China and FIFA are locked in an increasingly public negotiation over broadcast rights to upcoming World Cups, with commercial terms and control of distribution at the heart of the dispute. FIFA wants to capitalize on an expanded 48‑team 2026 tournament and squeeze higher fees from national markets. China, where the World Cup commands huge popular interest despite the national team’s struggles, has pushed back — arguing access and pricing must reflect the event’s mass‑audience importance. It has been reported that talks have grown tense in recent weeks.

Who’s involved and what’s at stake

The standoff involves state and private players alike, including the state broadcaster China Media Group (中央广播电视总台) and major streaming platforms reportedly such as Tencent (腾讯) and iQiyi (爱奇艺), which together control how hundreds of millions of viewers watch sports in China. FIFA is seeking bigger, more centrally controlled deals; Chinese buyers are balking at steep price hikes and onerous terms, it has been reported. The immediate risk is simple: if no agreement is reached, Chinese viewers could face reduced access or pay‑walled coverage for matches that are treated as near‑public goods in many other countries.

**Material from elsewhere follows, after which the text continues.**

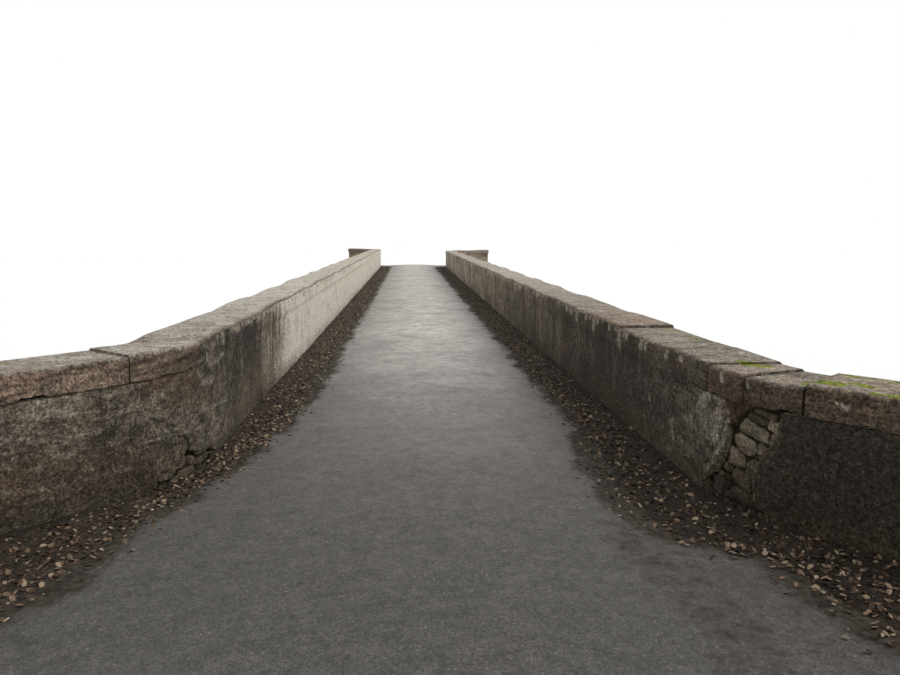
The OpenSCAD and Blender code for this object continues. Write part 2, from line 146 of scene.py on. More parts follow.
# Smooth random values
class Noise:
    """Smooth random values in space, from a seeded table of numbers"""

    SIZE = 32
    SKEW = np.array(Euler((0.5, 0.7, 0.3)).to_matrix())
    SHIFT = 17.3
    SWING = 1.6

    def __init__(self, seed):
        self.table = np.random.default_rng(seed).random((self.SIZE,) * 3) * 2 - 1

    def smooth(self, points, cell):
        """Values from -1 to 1, changing over about one cell"""
        spots = np.asarray(points) @ self.SKEW / cell
        low = np.floor(spots).astype(int)
        part = spots - low
        part = part * part * (3 - 2 * part)
        total = 0
        for corner in np.ndindex(2, 2, 2):
            weight = 1
            index = []
            for axis in range(3):
                share = part[..., axis]
                weight = weight * (share if corner[axis] else 1 - share)
                index.append((low[..., axis] + corner[axis]) % self.SIZE)
            total = total + weight * self.table[tuple(index)]
        return total

    def rough(self, points, cell, octaves=4, gain=0.55):
        """Sum of ever finer smooth values, from about -1 to 1"""
        total, weight, weights = 0, 1.0, 0.0
        for octave in range(octaves):
            spots = np.asarray(points) + octave * self.SHIFT
            total = total + weight * self.smooth(spots, cell / 2 ** octave)
            weights += weight
            weight *= gain
        return total / weights * self.SWING


NOISE = Noise(SEED)
OTHER_NOISE = Noise(SEED + 1)


def draws(kind, offset=0):
    """Random numbers of one kind of piece"""
    return np.random.default_rng(SEED + DRAWS[kind] + offset)


def step(value, low, high):
    """0 below low, 1 above high, smooth between"""
    share = np.clip((np.asarray(value, float) - low) / (high - low), 0, 1)
    return share * share * (3 - 2 * share)


def bell(value, middle, width):
    """1 at the middle, fading to 0 at a width to either side"""
    return 1 - step(np.abs(np.asarray(value, float) - middle), 0, width)


def graded(start, end, finest, coarsest, growth):
    """Stations along the road, further apart the further they are from the camera"""
    stations = [start]
    while stations[-1] < end:
        gap = abs(stations[-1] - CAMERA_AT[1]) * growth
        stations.append(stations[-1] + min(max(gap, finest), coarsest))
    stations = np.array(stations)
    return start + (stations - start) * (end - start) / (stations[-1] - start)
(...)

Bigger picture: commercialization, regulation and geopolitics

This dispute sits at the intersection of global sports commercialization and China’s tightly managed media environment. Beijing’s regulators set the parameters for what broadcasters can buy and how events are distributed, while tech platforms judge whether expensive rights fit their subscription models. There is also a geopolitical subtext: Western agencies’ tightening of technology and trade ties with China has raised the stakes on cross‑border media deals in general, making price and contract disputes more fraught than in the past. FIFA’s pursuit of revenue growth now bumps against China’s insistence on broad domestic access.

What to watch next

Negotiations could end in a last‑minute deal, a split between pay and free‑to‑air windows, or a protracted blackout that frustrates fans and advertisers alike. Who blinks first — FIFA or Chinese buyers — will shape not only how millions in China watch the World Cup, but also how future global sports rights are priced in one of the world’s largest media markets. For now, both sides are publicly posturing; privately, billions of dollars and national pride hang in the balance.